Nazca Lines (næzkə) are a series of ancient geoglyphs located in the Nazca Desert in southern Peru.
Located in the arid Peruvian coastal plain, some 400 km south of Lima, the geoglyphs of Nasca and the pampas of Jumana cover about 450 km2.
Although some local geoglyphs resemble Paracas motifs, scholars believe the Nazca Lines were created by the Nazca culture between 400 and 650 AD.
Hundreds are simple lines or geometric shapes; more than seventy are zoomorphic designs of animals such as birds, fish, llamas, jaguar, monkey, lizard or human figures. Other designs include phytomorphic shapes such as trees and flowers.
The lines are shallow designs made in the ground by removing the reddish pebbles and uncovering the whitish/grayish ground beneath. The largest figures are over 200 metres (660 ft) across. Scholars differ in interpreting the purpose of the designs, but in general they ascribe religious significance to them.
ntensive study of the geoglyphs and comparison with other manifestations of contemporary art forms suggests that they can be divided into three chronological phases. The first dates from the Chavín period (500-300 BC) and is characterized by the technique of forming figures by piling stones. This was an important time of cultural developments in the Andean region, with strong influence exerted in the Inca region from the north by the Formative Middle Late Culture. The local development known as Paracas represents the second phase (400-200 BC), again strongly influenced from the north. The town of Paracas adapted its culture skilfully to its severe location and achieved a high level of artistic development.
The third phase, which represents the great majority of the geoglyphs, is the Nazca phase proper (200 BC-AD 500). The Nazca culture derived directly from that of Paracas. The Andean towns developed a powerful religious system which produced, along with Moche on the northern coast of Peru, an outstanding culture represented by its handicrafts (notably pottery) and textiles. Most of the geoglyphs of this period are located close to villages of this culture, such as La Quebrada del Frayle, Cahuachi, Palpa and Ingenio, concentrated in Pampa de Jumana.

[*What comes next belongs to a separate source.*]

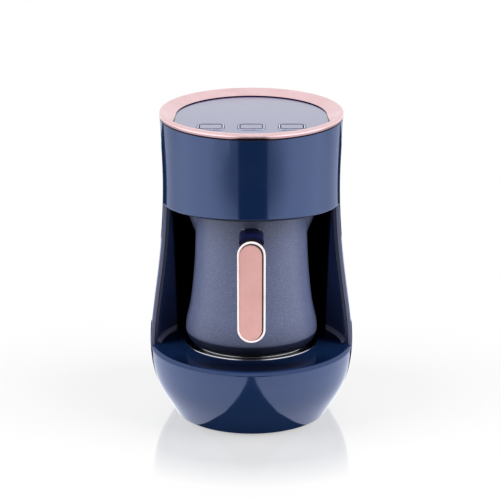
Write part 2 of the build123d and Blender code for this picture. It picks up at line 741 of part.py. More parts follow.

Two techniques were used to define the geoglyphs. In the earlier Chavín period they were defined in outline, the gravel being removed and piled inwards, so as to leave the figures in slight relief. For the most part, however, the technique used was the removal of the gravel from the figure, providing a solid figure that contrasts with its surroundings.
Few believe that the Nazca lines of Peru seem to be landing signal for the air chariots of pre-Colombian times.
Some ancient hindu scripts also lead to conclusion that area of Nazca desert could be Ancient Airport of King Bali.
The area was designated as a UNESCO World Heritage Site in 1994.